» **Instruction**:
Reproduce exactly the lines from the one containing "upper = [Pos(0, 0, SHEET_WIDTH)" through the one containing "before = set(bpy.data.objects)", both included, and nothing else.

Records contained in a dataset

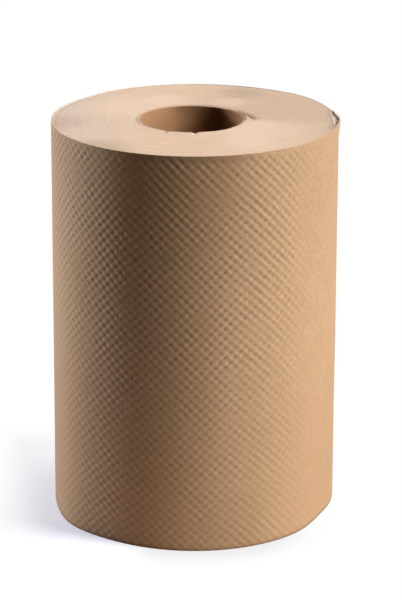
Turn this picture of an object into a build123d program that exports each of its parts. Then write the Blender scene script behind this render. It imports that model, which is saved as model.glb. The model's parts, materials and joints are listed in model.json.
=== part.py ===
from build123d import *
from math import cos, radians, sin
import os

# Paper towel roll standing on one end: a long embossed sheet wound hard on a cardboard core.
# The origin is on the core's axis in the plane that the roll stands on, +Z is up along the
# core, and the view that shows the roll best looks along +Y.

# Height of the roll, which is the width of its sheet
SHEET_WIDTH = 200.0
# Across the finished roll, over its outer turn
ROLL_DIAMETER = 143.0
# The winding's centre lies this far from the core's axis, so one side of the roll is thicker
WINDING_OFFSET = 1.7

# Cardboard core
CORE_BORE = 51.0
CORE_WALL = 1.5

# The embossed sheet at its loose bulk, which is the step that its end makes on the outside
SHEET_THICKNESS = 0.4
# The sheet's end, measured round the core from +X. Its last stretch stands off the turns
# below, which lie flatter from where it leaves them to a little past its end.
TAIL_ANGLE = 14.0
TAIL_LOOSE_ANGLE = 25.0
TAIL_FLAT_ANGLE = 16.0
TAIL_GAP = 1.6
TAIL_GAP_START = 0.15

# The wound edge of the sheet shows on both ends as a spiral of turns, drawn in bundles
TURN_BUNDLES = 13
TURN_EDGE_DEPTH = 0.4
# Plain rings beside the core and under the outer turn, where no edge stands out
INNER_LAND = 0.5
OUTER_LAND = 0.4

# The folded start of the sheet keeps a thin void open beside the core at the top end
START_FOLD_ANGLE = 42.0
START_FOLD_SWEEP = 46.0
START_FOLD_REACH = 4.4
START_FOLD_WIDTH = 0.7
START_FOLD_DEPTH = 9.0
START_FOLD_WALL = 0.4

# How far a cutting shape runs past the face that it opens
OVERRUN = 1.0

core_outer_radius = CORE_BORE / 2 + CORE_WALL
roll_radius = ROLL_DIAMETER / 2
# The two places where the outer turn crosses the line through the sheet's end
thick_side = roll_radius + WINDING_OFFSET
thin_side = roll_radius - WINDING_OFFSET


def half_turn(start, end):
    """Half circle between two places on the X axis, turning as the sheet is wound."""
    middle = (start + end) / 2
    bulge = (start - end) / 2
    return ThreePointArc((start, 0), (middle, bulge), (end, 0))


def polar(radius, angle):
    """Place at a radius and an angle about the core's axis, in the plan of the roll."""
    return radius * cos(radians(angle)), radius * sin(radians(angle))


def outer_turn():
    """Plan of the whole roll: its last two half turns and the step at the sheet's end."""
    one_turn_before = thick_side - SHEET_THICKNESS
    back = half_turn(one_turn_before, -thin_side)
    front = half_turn(-thin_side, thick_side)
    step = Line((thick_side, 0), (one_turn_before, 0))
    return make_face([back, front, step])


def tail_gap():
    """Plan of the air under the loose end of the sheet, where the turns below lie flatter."""
    # Angles and radii here are about the winding's centre, from the sheet's end
    under_sheet = roll_radius - SHEET_THICKNESS
    centre = Vector(WINDING_OFFSET, 0)

    def place(radius, angle):
        return centre + Vector(*polar(radius, angle))

    middle_angle = (TAIL_FLAT_ANGLE - TAIL_LOOSE_ANGLE) / 2
    first = place(under_sheet, -TAIL_LOOSE_ANGLE)
    first_inside = place(under_sheet - TAIL_GAP_START, -TAIL_LOOSE_ANGLE)
    sheet_end = place(under_sheet, 0)
    outside = place(under_sheet + OVERRUN, TAIL_FLAT_ANGLE)
    return make_face([
        ThreePointArc(first, place(under_sheet, -TAIL_LOOSE_ANGLE / 2), sheet_end),
        ThreePointArc(sheet_end, place(under_sheet + OVERRUN, TAIL_FLAT_ANGLE / 2), outside),
        ThreePointArc(outside, place(under_sheet - TAIL_GAP, middle_angle), first_inside),
        Line(first_inside, first),
    ])


def start_fold():
    """Plan of the void that the folded start of the sheet holds open beside the core."""
    root = core_outer_radius + START_FOLD_WALL
    far_angle = START_FOLD_ANGLE - START_FOLD_SWEEP
    middle_angle = START_FOLD_ANGLE - START_FOLD_SWEEP / 2
    middle = root + START_FOLD_REACH / 4
    near = polar(root, START_FOLD_ANGLE)
    far = polar(root + START_FOLD_REACH, far_angle)
    return make_face([
        ThreePointArc(near, polar(middle, middle_angle), far),
        ThreePointArc(far, polar(middle + START_FOLD_WIDTH, middle_angle), near),
    ])


def turn_edges():
    """Cutters for one end, down from its plane: half of each turn behind the core, half in front."""
    # Radii here are about the winding's centre
    start = core_outer_radius + WINDING_OFFSET + INNER_LAND
    end = roll_radius - SHEET_THICKNESS - TAIL_GAP - OUTER_LAND
    pitch = (end - start) / (TURN_BUNDLES + 1)
    halves = []
    for side, pitch_share in ((1, 1 / 4), (-1, 3 / 4)):
        # The halves' centres lie half a pitch apart, so that each turn runs on into the next
        centre = WINDING_OFFSET - side * pitch / 4
        radius = start + pitch * pitch_share
        outline = [(centre + side * radius, OVERRUN), (centre + side * radius, 0)]
        for bundle in range(TURN_BUNDLES):
            outline.append((centre + side * (radius + pitch / 2), -TURN_EDGE_DEPTH))
            radius += pitch
            outline.append((centre + side * radius, 0))
        outline[-1] = (centre + side * radius, OVERRUN)
        section = make_face(Plane.XZ * Polyline(outline, close=True))
        halves.append(revolve(section, Axis((centre, 0, 0), (0, 0, 1)), revolution_arc=180))
    return halves


def towel_winding():
    """All turns of the sheet as one body, with its loose end and the turns' edges on both ends."""
    roll = extrude(outer_turn(), SHEET_WIDTH)
    roll -= extrude(Circle(core_outer_radius), SHEET_WIDTH)
    roll -= extrude(tail_gap(), SHEET_WIDTH)
    upper = [Pos(0, 0, SHEET_WIDTH) * groove for groove in turn_edges()]
    lower = [mirror(groove, Plane.XY) for groove in turn_edges()]
    roll -= upper
    roll -= lower
    roll = Rot(0, 0, TAIL_ANGLE) * roll
    fold = extrude(start_fold(), START_FOLD_DEPTH + OVERRUN)
    return roll - Pos(0, 0, SHEET_WIDTH - START_FOLD_DEPTH) * fold


def core_tube():
    """Wound cardboard tube that the roll turns on, cut flush with the ends of the sheet."""
    return extrude(Circle(core_outer_radius) - Circle(CORE_BORE / 2), SHEET_WIDTH)


os.makedirs("parts", exist_ok=True)
export_step(towel_winding(), "parts/towel_winding.step")
export_step(core_tube(), "parts/core_tube.step")
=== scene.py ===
import json
from math import cos, pi, radians, sin

import bpy
import numpy as np
from bpy.props import FloatProperty, FloatVectorProperty, IntProperty, PointerProperty
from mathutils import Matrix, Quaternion, Vector


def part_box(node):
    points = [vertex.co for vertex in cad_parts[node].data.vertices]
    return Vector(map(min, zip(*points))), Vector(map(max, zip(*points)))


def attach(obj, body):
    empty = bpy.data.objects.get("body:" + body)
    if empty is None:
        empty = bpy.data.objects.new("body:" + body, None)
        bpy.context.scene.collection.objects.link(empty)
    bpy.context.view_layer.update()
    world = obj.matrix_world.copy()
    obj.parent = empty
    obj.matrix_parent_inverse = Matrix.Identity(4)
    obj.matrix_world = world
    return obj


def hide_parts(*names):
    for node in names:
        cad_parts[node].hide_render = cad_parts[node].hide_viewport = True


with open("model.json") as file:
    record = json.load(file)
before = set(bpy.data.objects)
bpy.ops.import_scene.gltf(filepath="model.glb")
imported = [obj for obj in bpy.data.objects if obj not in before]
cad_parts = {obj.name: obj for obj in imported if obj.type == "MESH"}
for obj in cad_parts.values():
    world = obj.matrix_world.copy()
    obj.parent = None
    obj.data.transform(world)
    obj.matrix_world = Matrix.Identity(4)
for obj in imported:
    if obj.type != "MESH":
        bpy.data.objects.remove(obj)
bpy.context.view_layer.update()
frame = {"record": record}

bl_info = {
    "name": "Paper Towel Roll",
    "version": (1, 0, 0),
    "blender": (4, 5, 0),
    "location": "3D View > Sidebar > Towel Roll",
    "description": "Dresses a hardwound roll of embossed brown towel, and lights it",
    "category": "Add Mesh",
}

MM = 0.001
FULL_TURN = 2 * pi

# Main sizes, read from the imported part
WINDING_LOW, WINDING_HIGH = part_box("towel_winding")
BORE_MOUNT = next(m for m in frame["record"]["mounts"] if m["name"] == "core_bore")
HEIGHT = WINDING_HIGH.z
CORE_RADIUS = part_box("core_tube")[1].x
BORE_RADIUS = BORE_MOUNT["dims"]["r_mm"] * MM

# The winding's centre lies off the core's axis, towards the sheet's end
SHEET_END = radians(14)
WINDING_OFFSET = 1.7 * MM
CENTRE = np.array([cos(SHEET_END), sin(SHEET_END)]) * WINDING_OFFSET
ROLL_RADIUS = float(CENTRE[1]) - WINDING_LOW.y

# Rows of pits up the roll, counted in the photograph
EMBOSS_ROWS = 42


class TowelRollSizes(bpy.types.PropertyGroup):
    """Sizes of the sheet, its emboss and the edges of its turns."""

    sheet_thickness: FloatProperty(
        name="Sheet Thickness", description="Bulk of the loose embossed sheet",
        default=0.4 * MM, unit="LENGTH", precision=5)
    emboss_height: FloatProperty(
        name="Emboss Height", description="How far the crossed emboss stands from the sheet's middle",
        default=0.105 * MM, unit="LENGTH", precision=5)
    emboss_columns: IntProperty(
        name="Emboss Columns", description="Columns of pits round one turn", default=92)
    emboss_row: FloatProperty(
        name="Emboss Row", description="Height of one repeat of the emboss",
        default=HEIGHT / EMBOSS_ROWS, unit="LENGTH", precision=5)
    loose_angle: FloatProperty(
        name="Loose Stretch", description="Angle over which the sheet's end stands off",
        default=radians(25), unit="ROTATION")
    loose_lift: FloatProperty(
        name="Loose Lift", description="How far the sheet's end springs out at the top",
        default=0.75 * MM, unit="LENGTH", precision=5)
    flat_depth: FloatProperty(
        name="Flattened Depth", description="How deep the turns lie under the loose stretch",
        default=2.1 * MM, unit="LENGTH", precision=5)
    narrowing: FloatProperty(
        name="Narrowing", description="How much smaller the roll's radius is at the top",
        default=0.94 * MM, unit="LENGTH", precision=5)
    turn_bundles: IntProperty(
        name="Turn Bundles", description="Bundles of turns that stand out on the ends", default=14)
    bundle_depth: FloatProperty(
        name="Bundle Depth", description="Deepest groove between two bundles of turns",
        default=0.14 * MM, unit="LENGTH", precision=5)


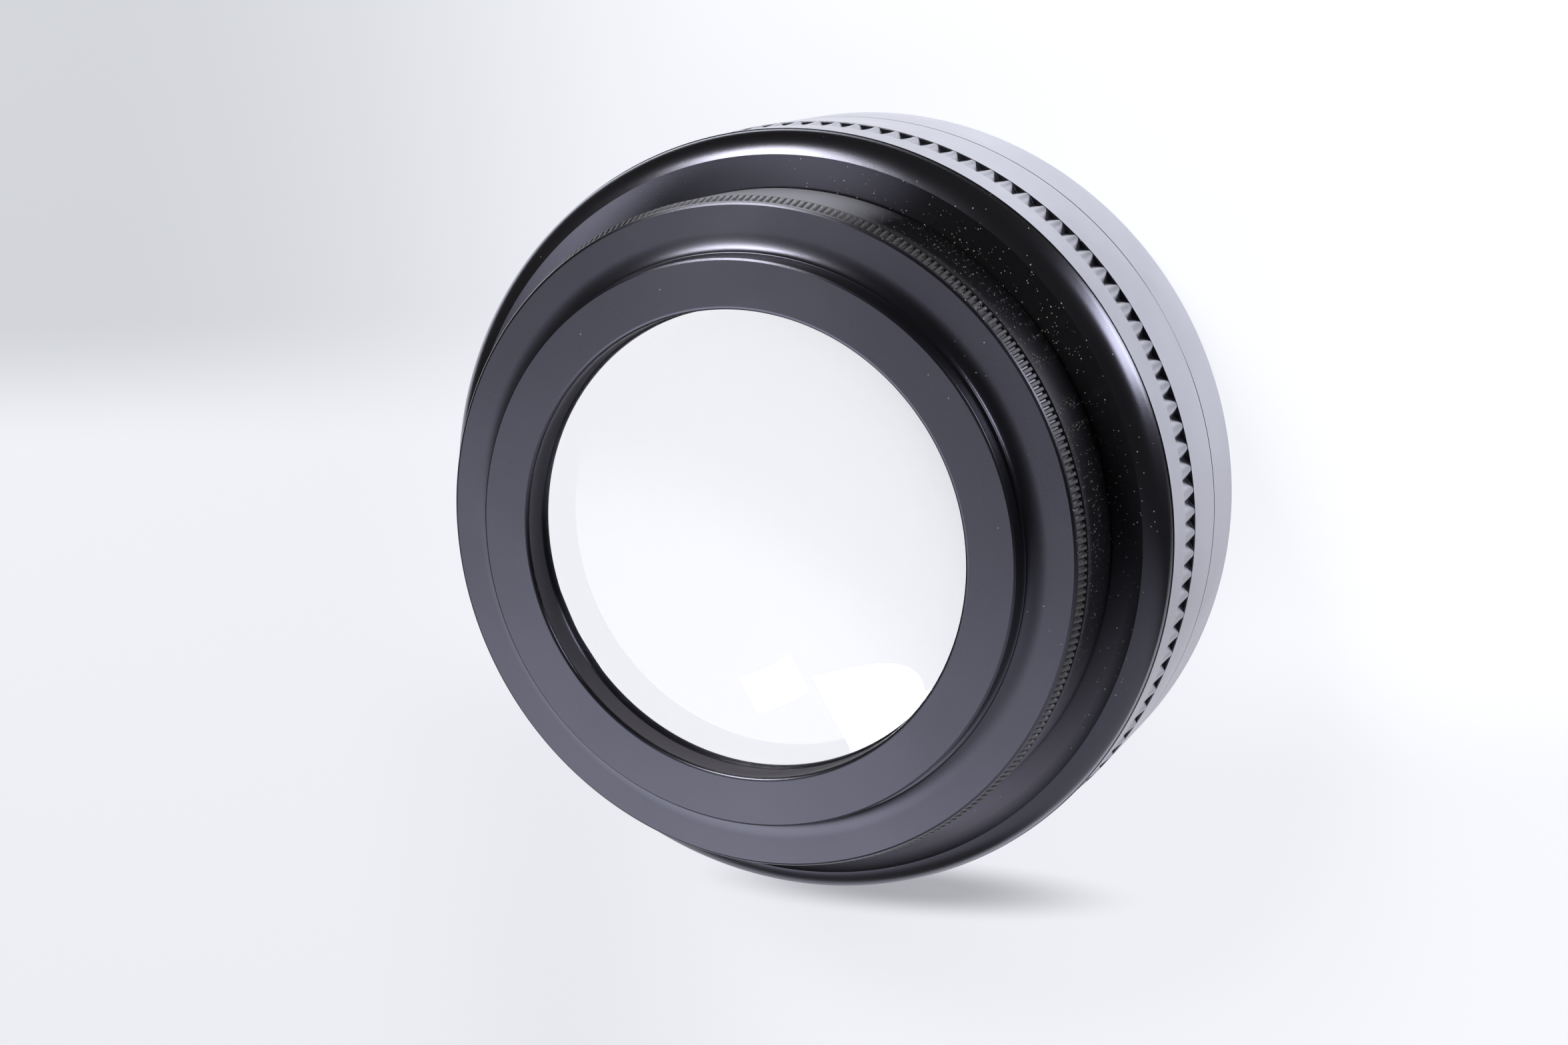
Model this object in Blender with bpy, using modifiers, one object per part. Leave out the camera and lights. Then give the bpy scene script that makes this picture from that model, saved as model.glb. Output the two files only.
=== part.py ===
"""Wide-angle conversion lens, standing on its front rim with the optical axis upright.

The lens is a stack of turned rings round two glass elements. A mount ring and a short rear cell
hold the rear element, and screw into the back of the main barrel. The barrel's long sleeve holds
the large front element and carries the grip ring, the name ring and the front rim on its outside.

Depths are measured down the axis from the rear face of the mount ring to the front rim.
Radii grow outwards from the rear element, and depths forwards from the rear face, so each piece
takes its place from the pieces that it fits. The origin is at the middle of the front rim.
"""

import math

import bmesh
import bpy
from mathutils import Matrix, Vector

MM = 0.001

# Fits, round segments and shading
FIT = 0.3 * MM
RING_SEGMENTS = 48
INNER_SEGMENTS = 32
MERGE_DISTANCE = 0.00001
SHARP_ANGLE = math.radians(28)

# Rear element, a glass lens that bulges both ways
REAR_GLASS_RADIUS = 27.0 * MM
REAR_GLASS_EDGE = 3.0 * MM
REAR_GLASS_BACK_BULGE = 1.6 * MM
REAR_GLASS_FRONT_BULGE = 6.3 * MM
GLASS_LAND_MARGIN = 0.1 * MM
GLASS_CURVE_STEPS = 6

# Mount ring: collar, cove, flange and fine-ribbed rim
BORE_LIP = 3.4 * MM
BORE_CHAMFER = 0.35 * MM
BORE_LENGTH = 3.0 * MM
BORE_STEP = 0.15 * MM
LIP_REACH = 1.2 * MM
COLLAR_WALL = 5.1 * MM
COLLAR_CHAMFER = 0.25 * MM
COLLAR_HEIGHT = 2.0 * MM
COLLAR_STEP = 0.3 * MM
COVE_WIDTH = 1.9 * MM
COVE_DEPTH = 0.8 * MM
COVE_STEPS = 4
FLANGE_LAND = 2.7 * MM
RIM_CHAMFER = 0.25 * MM
RIM_FLARE = 0.6 * MM
RIM_THICKNESS = 1.9 * MM
MOUNT_SPIGOT_WALL = 2.4 * MM
MOUNT_SPIGOT_LENGTH = 2.2 * MM

# Rear cell: neck, spigot, glass seat and light baffle
NECK_INSET = 0.1 * MM
NECK_LENGTH = 7.6 * MM
SPIGOT_STEP = 2.65 * MM
CUSHION_THICKNESS = 0.4 * MM
CUSHION_INSET = 0.3 * MM
REAR_CUSHION_WIDTH = 0.8 * MM
SEAT_LEDGE_WIDTH = 1.0 * MM
SEAT_LEDGE_THICKNESS = 1.2 * MM
CELL_WALL = 1.6 * MM
BAFFLE_WALL = 0.8 * MM
BAFFLE_RIDGE = 1.0 * MM
BAFFLE_RIDGES = 3

# Main barrel: dished rear plane, rounded shoulder and sleeve
REAR_SEAT_MARGIN = 0.15 * MM
SHOULDER_WIDTH = 4.45 * MM
SHOULDER_LENGTH = 3.05 * MM
SHOULDER_SWEEP = math.radians(61.8)
SHOULDER_STEPS = 8
SHOULDER_DROP = 1.75 * MM
SHOULDER_INSET = 0.3 * MM
BARREL_END_WALL = 3.4 * MM
FRONT_SEAT_WIDTH = 3.2 * MM
SLEEVE_WALL = 2.35 * MM
SLEEVE_MARGIN = 0.9 * MM
SLEEVE_CHAMFER = 0.3 * MM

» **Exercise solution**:
    upper = [Pos(0, 0, SHEET_WIDTH) * groove for groove in turn_edges()]
    lower = [mirror(groove, Plane.XY) for groove in turn_edges()]
    roll -= upper
    roll -= lower
    roll = Rot(0, 0, TAIL_ANGLE) * roll
    fold = extrude(start_fold(), START_FOLD_DEPTH + OVERRUN)
    return roll - Pos(0, 0, SHEET_WIDTH - START_FOLD_DEPTH) * fold


def core_tube():
    """Wound cardboard tube that the roll turns on, cut flush with the ends of the sheet."""
    return extrude(Circle(core_outer_radius) - Circle(CORE_BORE / 2), SHEET_WIDTH)


os.makedirs("parts", exist_ok=True)
export_step(towel_winding(), "parts/towel_winding.step")
export_step(core_tube(), "parts/core_tube.step")
=== scene.py ===
import json
from math import cos, pi, radians, sin

import bpy
import numpy as np
from bpy.props import FloatProperty, FloatVectorProperty, IntProperty, PointerProperty
from mathutils import Matrix, Quaternion, Vector


def part_box(node):
    points = [vertex.co for vertex in cad_parts[node].data.vertices]
    return Vector(map(min, zip(*points))), Vector(map(max, zip(*points)))


def attach(obj, body):
    empty = bpy.data.objects.get("body:" + body)
    if empty is None:
        empty = bpy.data.objects.new("body:" + body, None)
        bpy.context.scene.collection.objects.link(empty)
    bpy.context.view_layer.update()
    world = obj.matrix_world.copy()
    obj.parent = empty
    obj.matrix_parent_inverse = Matrix.Identity(4)
    obj.matrix_world = world
    return obj


def hide_parts(*names):
    for node in names:
        cad_parts[node].hide_render = cad_parts[node].hide_viewport = True


with open("model.json") as file:
    record = json.load(file)
before = set(bpy.data.objects)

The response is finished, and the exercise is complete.